In the table above, the Jupiter machine has 32,000 Grace-Hopper nodes. In the other machines, the CPUs are largely ignored when there are GPUs present, but we do not think this will be the case with Jupiter for reasons we stated above. There is a rumor that the Rhea1 cluster will only have 1,300 nodes. This is not very much performance.

We think that the EuroHPC JV really wants to have Rhea2 in all of the nodes of the Alice Recoque system and also wants the “Hurricane” EPAC accelerated based on the RISC-V architecture in the system. We think that there will be a high number of these EPAC coprocessors attached to each Rhea2 CPU, and we also think they will be configured in a four to one ratio between CPUs and accelerators. We have no idea what the performance of the Hurricane devices will be or how efficient it will be, so we cannot reckon how many it will take to break the 1 exaflops barrier on LINPACK.

And if this all goes to heck, then the EuroHPC JV can fund a system based on Nvidia motors using future “Vera” Arm server CPUs and “Rubin” GPU accelerators and call it a day.

We also think it would be inconceivable for Alice Recoque to not be built by Eviden, the supercomputing spinout of French system maker and IT services supplier Atos.

The Alice Recoque system has a budget of €542 million ($580.2 million), with €271 million ($291.1 million) coming from the EuroHPC JV, €263 million ($281.5 million) coming from the French government and €8 million ($8.6 million) coming from the Dutch government.

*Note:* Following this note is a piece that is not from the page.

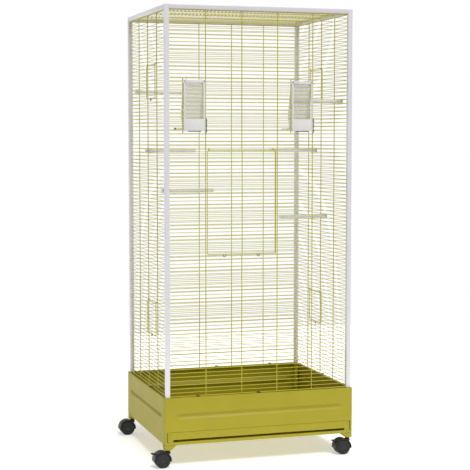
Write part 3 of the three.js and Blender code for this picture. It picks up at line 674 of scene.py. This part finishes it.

By the way, the namesake of the second exascale system in Europe, Alice Arnaud Recoque, was born in in Algeria in 1929 and got her graduate degree in engineering from ESPCI Paris, akin to the MIT of France, in 1954. She worked at Société d’Electronique et d’Automatisme (SAE) after graduating, helping design many generations of minicomputers, specifically the Mitra line that was created to compete against Digital Equipment Corp’s PDP and VAX lines. In 1985, she moved to Bull Group and worked on parallel supercomputers and artificial intelligence, and was also a computer science professor at a number of prominent French universities.